Source excerpt ->
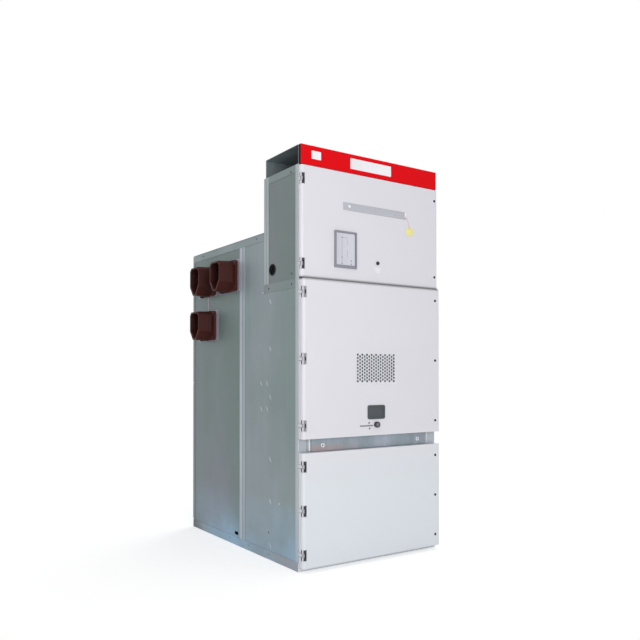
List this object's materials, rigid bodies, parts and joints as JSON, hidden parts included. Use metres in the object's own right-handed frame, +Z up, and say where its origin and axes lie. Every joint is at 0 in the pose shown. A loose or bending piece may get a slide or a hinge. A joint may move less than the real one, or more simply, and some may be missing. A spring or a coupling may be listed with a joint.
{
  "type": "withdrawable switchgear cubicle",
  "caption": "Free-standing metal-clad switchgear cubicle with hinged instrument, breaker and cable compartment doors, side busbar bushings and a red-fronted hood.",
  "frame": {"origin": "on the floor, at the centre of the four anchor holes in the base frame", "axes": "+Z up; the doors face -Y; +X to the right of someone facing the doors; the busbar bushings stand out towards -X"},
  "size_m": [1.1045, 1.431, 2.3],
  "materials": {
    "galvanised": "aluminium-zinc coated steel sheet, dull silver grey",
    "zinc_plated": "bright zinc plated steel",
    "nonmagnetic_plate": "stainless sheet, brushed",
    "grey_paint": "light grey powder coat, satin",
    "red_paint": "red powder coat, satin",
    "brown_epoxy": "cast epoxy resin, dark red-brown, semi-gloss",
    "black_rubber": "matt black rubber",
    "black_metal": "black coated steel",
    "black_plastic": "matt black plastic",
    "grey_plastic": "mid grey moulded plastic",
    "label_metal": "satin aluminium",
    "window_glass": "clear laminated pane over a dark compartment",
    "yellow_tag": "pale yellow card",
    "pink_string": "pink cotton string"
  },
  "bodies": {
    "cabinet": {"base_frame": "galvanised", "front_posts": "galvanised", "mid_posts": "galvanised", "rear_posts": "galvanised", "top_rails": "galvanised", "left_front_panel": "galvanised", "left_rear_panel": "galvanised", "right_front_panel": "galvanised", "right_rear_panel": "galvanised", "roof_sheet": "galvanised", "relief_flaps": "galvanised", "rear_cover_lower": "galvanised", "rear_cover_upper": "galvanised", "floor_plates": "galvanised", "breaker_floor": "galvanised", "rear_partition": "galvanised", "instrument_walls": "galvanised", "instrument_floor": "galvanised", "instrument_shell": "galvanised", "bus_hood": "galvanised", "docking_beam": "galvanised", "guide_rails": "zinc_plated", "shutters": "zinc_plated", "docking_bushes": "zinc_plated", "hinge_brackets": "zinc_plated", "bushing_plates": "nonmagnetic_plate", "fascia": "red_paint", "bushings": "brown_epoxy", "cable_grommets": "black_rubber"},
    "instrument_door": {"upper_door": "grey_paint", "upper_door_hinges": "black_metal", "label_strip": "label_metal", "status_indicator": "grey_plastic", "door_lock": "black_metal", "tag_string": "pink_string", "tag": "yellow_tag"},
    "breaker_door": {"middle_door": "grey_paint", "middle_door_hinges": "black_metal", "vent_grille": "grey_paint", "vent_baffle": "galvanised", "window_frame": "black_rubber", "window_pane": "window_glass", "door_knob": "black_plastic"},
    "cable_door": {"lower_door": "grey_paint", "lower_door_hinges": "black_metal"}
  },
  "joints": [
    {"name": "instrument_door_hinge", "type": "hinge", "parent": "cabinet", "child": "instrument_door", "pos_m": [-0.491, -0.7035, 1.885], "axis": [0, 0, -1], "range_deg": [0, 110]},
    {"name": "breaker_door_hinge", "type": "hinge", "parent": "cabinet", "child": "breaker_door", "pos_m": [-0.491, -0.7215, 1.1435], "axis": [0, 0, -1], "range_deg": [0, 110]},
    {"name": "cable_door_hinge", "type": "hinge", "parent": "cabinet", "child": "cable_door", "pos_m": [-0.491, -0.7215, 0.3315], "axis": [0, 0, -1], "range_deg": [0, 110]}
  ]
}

Request -> Your task is to quote all of the data word for word.

Answer to this exercise ->
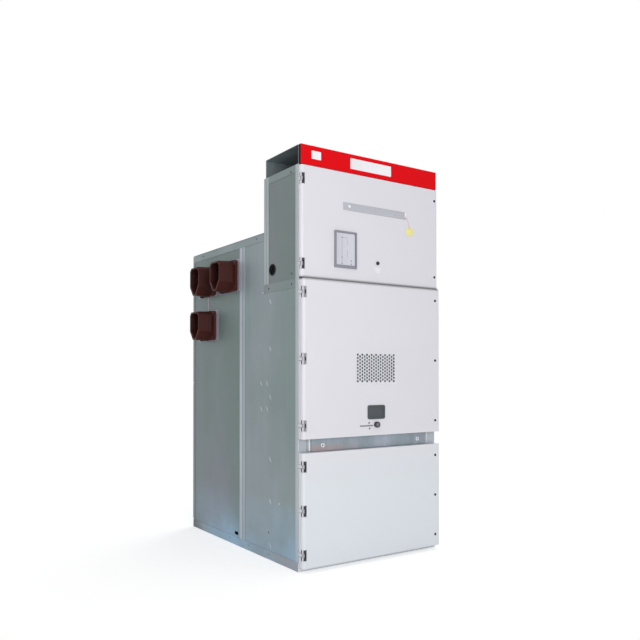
List this object's materials, rigid bodies, parts and joints as JSON, hidden parts included. Use metres in the object's own right-handed frame, +Z up, and say where its origin and axes lie. Every joint is at 0 in the pose shown. A loose or bending piece may get a slide or a hinge. A joint may move less than the real one, or more simply, and some may be missing. A spring or a coupling may be listed with a joint.
{
  "type": "withdrawable switchgear cubicle",
  "caption": "Free-standing metal-clad switchgear cubicle with hinged instrument, breaker and cable compartment doors, side busbar bushings and a red-fronted hood.",
  "frame": {"origin": "on the floor, at the centre of the four anchor holes in the base frame", "axes": "+Z up; the doors face -Y; +X to the right of someone facing the doors; the busbar bushings stand out towards -X"},
  "size_m": [1.1045, 1.431, 2.3],
  "materials": {
    "galvanised": "aluminium-zinc coated steel sheet, dull silver grey",
    "zinc_plated": "bright zinc plated steel",
    "nonmagnetic_plate": "stainless sheet, brushed",
    "grey_paint": "light grey powder coat, satin",
    "red_paint": "red powder coat, satin",
    "brown_epoxy": "cast epoxy resin, dark red-brown, semi-gloss",
    "black_rubber": "matt black rubber",
    "black_metal": "black coated steel",
    "black_plastic": "matt black plastic",
    "grey_plastic": "mid grey moulded plastic",
    "label_metal": "satin aluminium",
    "window_glass": "clear laminated pane over a dark compartment",
    "yellow_tag": "pale yellow card",
    "pink_string": "pink cotton string"
  },
  "bodies": {
    "cabinet": {"base_frame": "galvanised", "front_posts": "galvanised", "mid_posts": "galvanised", "rear_posts": "galvanised", "top_rails": "galvanised", "left_front_panel": "galvanised", "left_rear_panel": "galvanised", "right_front_panel": "galvanised", "right_rear_panel": "galvanised", "roof_sheet": "galvanised", "relief_flaps": "galvanised", "rear_cover_lower": "galvanised", "rear_cover_upper": "galvanised", "floor_plates": "galvanised", "breaker_floor": "galvanised", "rear_partition": "galvanised", "instrument_walls": "galvanised", "instrument_floor": "galvanised", "instrument_shell": "galvanised", "bus_hood": "galvanised", "docking_beam": "galvanised", "guide_rails": "zinc_plated", "shutters": "zinc_plated", "docking_bushes": "zinc_plated", "hinge_brackets": "zinc_plated", "bushing_plates": "nonmagnetic_plate", "fascia": "red_paint", "bushings": "brown_epoxy", "cable_grommets": "black_rubber"},
    "instrument_door": {"upper_door": "grey_paint", "upper_door_hinges": "black_metal", "label_strip": "label_metal", "status_indicator": "grey_plastic", "door_lock": "black_metal", "tag_string": "pink_string", "tag": "yellow_tag"},
    "breaker_door": {"middle_door": "grey_paint", "middle_door_hinges": "black_metal", "vent_grille": "grey_paint", "vent_baffle": "galvanised", "window_frame": "black_rubber", "window_pane": "window_glass", "door_knob": "black_plastic"},
    "cable_door": {"lower_door": "grey_paint", "lower_door_hinges": "black_metal"}
  },
  "joints": [
    {"name": "instrument_door_hinge", "type": "hinge", "parent": "cabinet", "child": "instrument_door", "pos_m": [-0.491, -0.7035, 1.885], "axis": [0, 0, -1], "range_deg": [0, 110]},
    {"name": "breaker_door_hinge", "type": "hinge", "parent": "cabinet", "child": "breaker_door", "pos_m": [-0.491, -0.7215, 1.1435], "axis": [0, 0, -1], "range_deg": [0, 110]},
    {"name": "cable_door_hinge", "type": "hinge", "parent": "cabinet", "child": "cable_door", "pos_m": [-0.491, -0.7215, 0.3315], "axis": [0, 0, -1], "range_deg": [0, 110]}
  ]
}